Specifically, reserves fell $52.9 billion in the first nine months of 2018 – with 43% of the drawdown happening in September, but the scale of the decline is dwarfed by a record annual drop of $512.7 billion in 2015, showing the authorities have been far less interventionist.

Meanwhile, and as one would expect, capital outflows have picked up as the yuan moves closer to the key 7 per dollar level, with net foreign exchanges sales by China’s commercial banks rose to $17.6 billion in September, the highest in 15 months.

That number will only rise as the Yuan weakens further, sparking the same dynamic that was observed in the months ahead of the Shanghai Accord in early 2016.

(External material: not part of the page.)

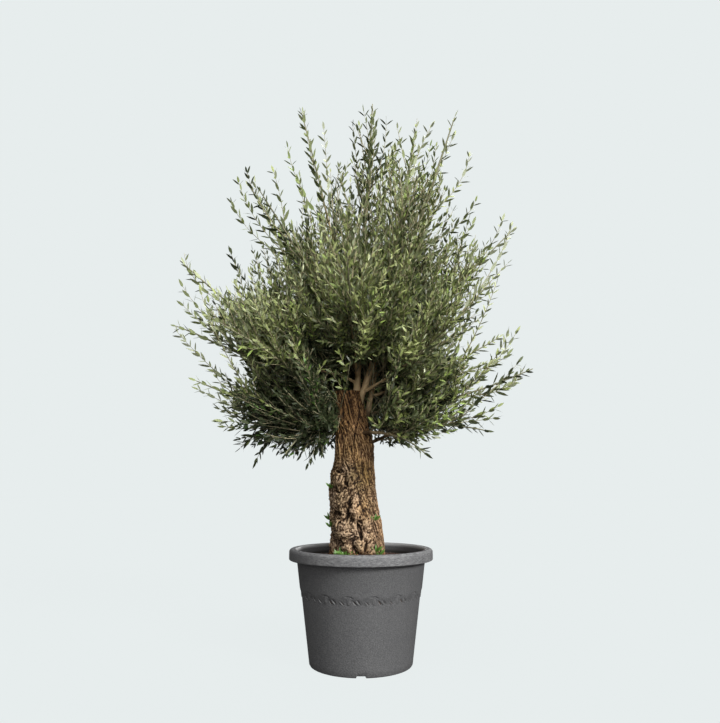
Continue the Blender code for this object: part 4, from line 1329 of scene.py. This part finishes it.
def side_growth(carriers, spacing, first, angle, length, varies, step, tries):
    """Growth that leaves its carriers at places along them, each turned on from the last."""
    owner, index, share = places_along(carriers["reach"], spacing, first)
    near = curve(carriers["root"][owner], carriers["middle"][owner], carriers["tip"][owner],
                 np.stack([share, share + 0.02], -1))
    along = unit(near[:, 1] - near[:, 0])
    turn = chance.uniform(0, math.tau, len(carriers["reach"]))[owner] + step * index
    way = leaning(along, angle * chance.uniform(0.7, 1.4, len(owner)), turn)
    limb = carriers["limb"][owner]
    way = way + (limbs["lift"][limb] + SHOOT_LIFT)[:, None] / 2 * UP
    way = unit(way + fanned(near[:, 0]) / 2)
    reach = length * chance.uniform(*varies, len(owner)) * (1 - 0.35 * share)
    return grown(near[:, 0], way, reach, SHOOT_BOW, limb, tries, 0.0)


stem_shares = limbs["bare"][:, None] + (1 - limbs["bare"][:, None]) * np.linspace(0, 1, 7)
stem_paths = along_limbs(every_limb, stem_shares)

chance = np.random.default_rng(SEED)
inner = limbs["bare"] * SHOOT_INNER
fuller = np.array([FULLER.get(name, 1.0) for name in limb_names])
shoot_counts = ((1 - inner) * limb_length / SHOOT_SPACING * fuller).astype(int)
shoot_limb, shoot_index = numbered(shoot_counts)
shoot_share = shoot_index / (shoot_counts[shoot_limb] - 1)
shoot_share = inner[shoot_limb] + (SHOOT_LAST - inner[shoot_limb]) * shoot_share
bare = limbs["bare"][shoot_limb]
shoot_outward = np.clip((shoot_share - bare) / (1 - bare), 0, 1)
near = along_limbs(shoot_limb, np.stack([shoot_share, shoot_share + 0.01], -1))
stem_way = unit(near[:, 1] - near[:, 0])
shoot_turn = chance.uniform(0, math.tau, limb_count)[shoot_limb] + GOLDEN_ANGLE * shoot_index
shoot_way = leaning(stem_way, SHOOT_ANGLE * chance.uniform(0.65, 1.15, len(shoot_limb)), shoot_turn)
shoot_way = shoot_way + (limbs["lift"][shoot_limb] + SHOOT_LIFT)[:, None] * UP
shoot_way = shoot_way + fanned(near[:, 0])
shoot_way = unit(shoot_way + chance.normal(0, 0.08, shoot_way.shape))
shoot_reach = SHOOT_LENGTH * (1 - SHOOT_SHORTENS * shoot_outward)
shoot_reach = shoot_reach + SPRAY_LENGTH * (1 - SPRAY_SHRINKS * shoot_outward)
shoot_reach = shoot_reach * chance.uniform(*SHOOT_VARIES, len(shoot_limb))
shoots = grown(near[:, 0], shoot_way, shoot_reach, SHOOT_BOW, shoot_limb, SHOOT_TRIES,
               chance.uniform(*SHOOT_STANDS_OUT, len(shoot_limb)))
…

Meanwhile, so far this year, Chinese policymakers have been less interventionist on the yuan than they were in 2015, as a weaker currency helps cushion a slowing economy and take some of the sting out of higher U.S. tariffs, even though Beijing has rejected talk that it’s deliberately pushing down the yuan to spur exports.

The good news is that should China engage in a full-blown defense of the Yuan, Trump will be happy as it will mean his crusade to stop Beijing’s “devaluation” of the Yuan will have succeeded. The US president may not be so happy however, if the selling of hundreds of billions of USD-denominated assets leads to an acceleration in the global market rout, in a repeat of what happened in early 2016 when global market tumbled sharply and only coordinated intervention from the world’s central bankers prevented a global bear market.

Trump will most certainly not be happy if a sudden dump of US Treasurys by Beijing results in a sharp spike higher in US interest rates.

And now that China has set an intervention “trigger” bogey, FX traders will quickly test just how serious Beijing truly is. Expect the USDCNH to hit 7.00 in days, if not hours. What happens after could set the tone for risk returns for a long time.